Not exactly shocking news but one of the mysteries of the financial crisis is how it came to be that banks ended up with r transferred to investors.
Sure, it’s well known that the assets banks removed from their balance sheets did not shift much risk to investors after all, thanks to liquidity guarantees they supplied to investors. But that even took former Citigroup vice chairman and Treasury secretary Robert Rubin by surprise, as Rubin said he didn’t know such guarantees existed until after the bank was forced to increase its capital reserves because it had to make good on them.
Now research that came out a year ago but was revised late last month helps clarify what went awry.
It turns out that a conflict between the Financial Accounting Standards Board and federal bank regulators was even more critical than I thought it was when I reported it in 2004. The conflict arose after FASB voted to require commercial banks to consolidate such vehicles after such financing arrangements caused energy trading firm Enron Corp. to fail.
I was aware that the regulators asked the FASB to delay the new accounting rule and that the board eventually provided an exemption for so-called “qualified” special purpose entities, which provided a loophole from consolidation so long as they vehicles weren’t actively managed.

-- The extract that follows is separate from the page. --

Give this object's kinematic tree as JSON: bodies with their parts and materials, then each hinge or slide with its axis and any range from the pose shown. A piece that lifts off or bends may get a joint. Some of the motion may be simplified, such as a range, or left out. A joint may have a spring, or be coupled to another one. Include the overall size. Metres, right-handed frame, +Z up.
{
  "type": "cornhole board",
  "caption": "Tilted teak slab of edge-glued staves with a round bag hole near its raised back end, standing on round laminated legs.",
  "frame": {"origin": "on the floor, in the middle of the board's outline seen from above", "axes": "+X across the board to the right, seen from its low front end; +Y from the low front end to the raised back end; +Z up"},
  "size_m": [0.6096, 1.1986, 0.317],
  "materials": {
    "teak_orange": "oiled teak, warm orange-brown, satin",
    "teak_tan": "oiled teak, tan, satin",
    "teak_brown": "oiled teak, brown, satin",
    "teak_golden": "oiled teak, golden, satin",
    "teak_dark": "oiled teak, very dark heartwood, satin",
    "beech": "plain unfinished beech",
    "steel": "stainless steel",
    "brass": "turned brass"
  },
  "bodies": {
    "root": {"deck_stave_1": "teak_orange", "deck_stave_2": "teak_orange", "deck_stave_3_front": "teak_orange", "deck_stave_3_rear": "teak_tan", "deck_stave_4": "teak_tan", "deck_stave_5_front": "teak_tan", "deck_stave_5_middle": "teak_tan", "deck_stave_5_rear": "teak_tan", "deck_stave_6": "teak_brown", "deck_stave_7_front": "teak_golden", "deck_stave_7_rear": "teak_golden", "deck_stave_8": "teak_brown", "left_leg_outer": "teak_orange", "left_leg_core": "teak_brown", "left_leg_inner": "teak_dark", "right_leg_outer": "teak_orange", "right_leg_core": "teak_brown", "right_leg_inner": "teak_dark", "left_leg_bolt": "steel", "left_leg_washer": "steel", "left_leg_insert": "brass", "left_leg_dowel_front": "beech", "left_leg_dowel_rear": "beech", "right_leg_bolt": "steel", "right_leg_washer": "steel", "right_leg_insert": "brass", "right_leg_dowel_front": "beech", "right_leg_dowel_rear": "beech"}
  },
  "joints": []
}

But the full significance of that escaped me until I saw the research, which shows that securitization along the lines of Enron’s — guarantees that limited or even eliminated investor risk — exploded after bank regulators codified the exemption in their capital requirements. Indeed, the exemption essentially paved the way for banks to use more off-balance-sheet financing vehicles that masked their true risk.

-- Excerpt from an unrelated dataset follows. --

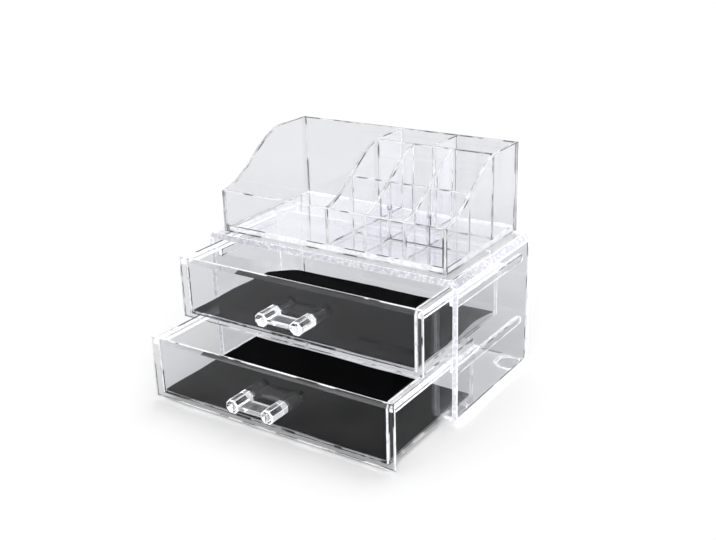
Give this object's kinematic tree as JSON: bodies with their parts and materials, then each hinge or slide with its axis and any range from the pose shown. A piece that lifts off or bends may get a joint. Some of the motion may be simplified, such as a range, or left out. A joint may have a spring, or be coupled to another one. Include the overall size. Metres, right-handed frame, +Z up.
{
  "type": "makeup organizer",
  "caption": "Clear tabletop case with two pull-out drawers, bow-tie handles and dark liners, and a lift-off tray of open compartments with swept sides.",
  "frame": {"origin": "on the ground, at the middle of the footprint with both drawers standing open as pictured", "axes": "+Z up, +X to the right as seen from the front, +Y from the drawer fronts towards the back"},
  "size_m": [0.238, 0.2294, 0.1939],
  "materials": {
    "clear_plastic": "polished, clear",
    "liner_cloth": "matt woven felt-like cloth"
  },
  "bodies": {
    "case": {"case_top": "clear_plastic", "case_back": "clear_plastic", "case_floor": "clear_plastic", "case_wall_left": "clear_plastic", "case_wall_right": "clear_plastic", "rail_lower_left": "clear_plastic", "rail_lower_right": "clear_plastic", "rail_upper_left": "clear_plastic", "rail_upper_right": "clear_plastic", "foot_front_left": "clear_plastic", "foot_front_right": "clear_plastic", "foot_rear_left": "clear_plastic", "foot_rear_right": "clear_plastic"},
    "drawer_lower": {"drawer_lower_front": "clear_plastic", "drawer_lower_floor": "clear_plastic", "drawer_lower_back": "clear_plastic", "drawer_lower_wall_left": "clear_plastic", "drawer_lower_wall_right": "clear_plastic", "drawer_lower_runner_left": "clear_plastic", "drawer_lower_runner_right": "clear_plastic", "drawer_lower_liner": "liner_cloth", "drawer_lower_handle": "clear_plastic"},
    "drawer_upper": {"drawer_upper_front": "clear_plastic", "drawer_upper_floor": "clear_plastic", "drawer_upper_back": "clear_plastic", "drawer_upper_wall_left": "clear_plastic", "drawer_upper_wall_right": "clear_plastic", "drawer_upper_runner_left": "clear_plastic", "drawer_upper_runner_right": "clear_plastic", "drawer_upper_liner": "liner_cloth", "drawer_upper_handle": "clear_plastic"},
    "tray": {"tray_floor": "clear_plastic", "tray_wall_front": "clear_plastic", "tray_wall_back": "clear_plastic", "tray_wall_left": "clear_plastic", "tray_wall_right": "clear_plastic", "tray_divider_main": "clear_plastic", "tray_divider_1": "clear_plastic", "tray_divider_2": "clear_plastic", "tray_cross_front": "clear_plastic", "tray_cross_rear": "clear_plastic", "tray_divider_rear": "clear_plastic"}
  },
  "joints": [
    {"name": "drawer_lower_slide", "type": "slide", "parent": "case", "child": "drawer_lower", "axis": [0, -1, 0], "range_m": [-0.083, 0.017]},
    {"name": "drawer_upper_slide", "type": "slide", "parent": "case", "child": "drawer_upper", "axis": [0, -1, 0], "range_m": [-0.043, 0.057]},
    {"name": "tray_lift", "type": "slide", "parent": "case", "child": "tray", "axis": [0, 0, 1], "range_m": [0, 0.1]}
  ]
}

How exactly? In late 2004, the Federal Reserve Board, Federal Deposit Insurance Corporation and the Office of Thrift Supervision decided that asset-backed commercial paper put into special purpose vehicles known as conduits would not have to be consolidated for purposes of calculating capital requirements. And the regulators decided that banks need only reserve against 10 percent of the amounts put into conduits even when they guaranteed that investors would be repaid if there were a run on the conduits. Previously, securitizations typically put investors on the hook for that risk.
The research, originally published in May 2009 but revised in late January and entitled “Securitization without Risk Transfer,” found that the amount of subprime assets securitized through such vehicles soared in the wake of the exemption, even though the liquidity guarantees extended to investors meant that little or no risk had been transferred to them.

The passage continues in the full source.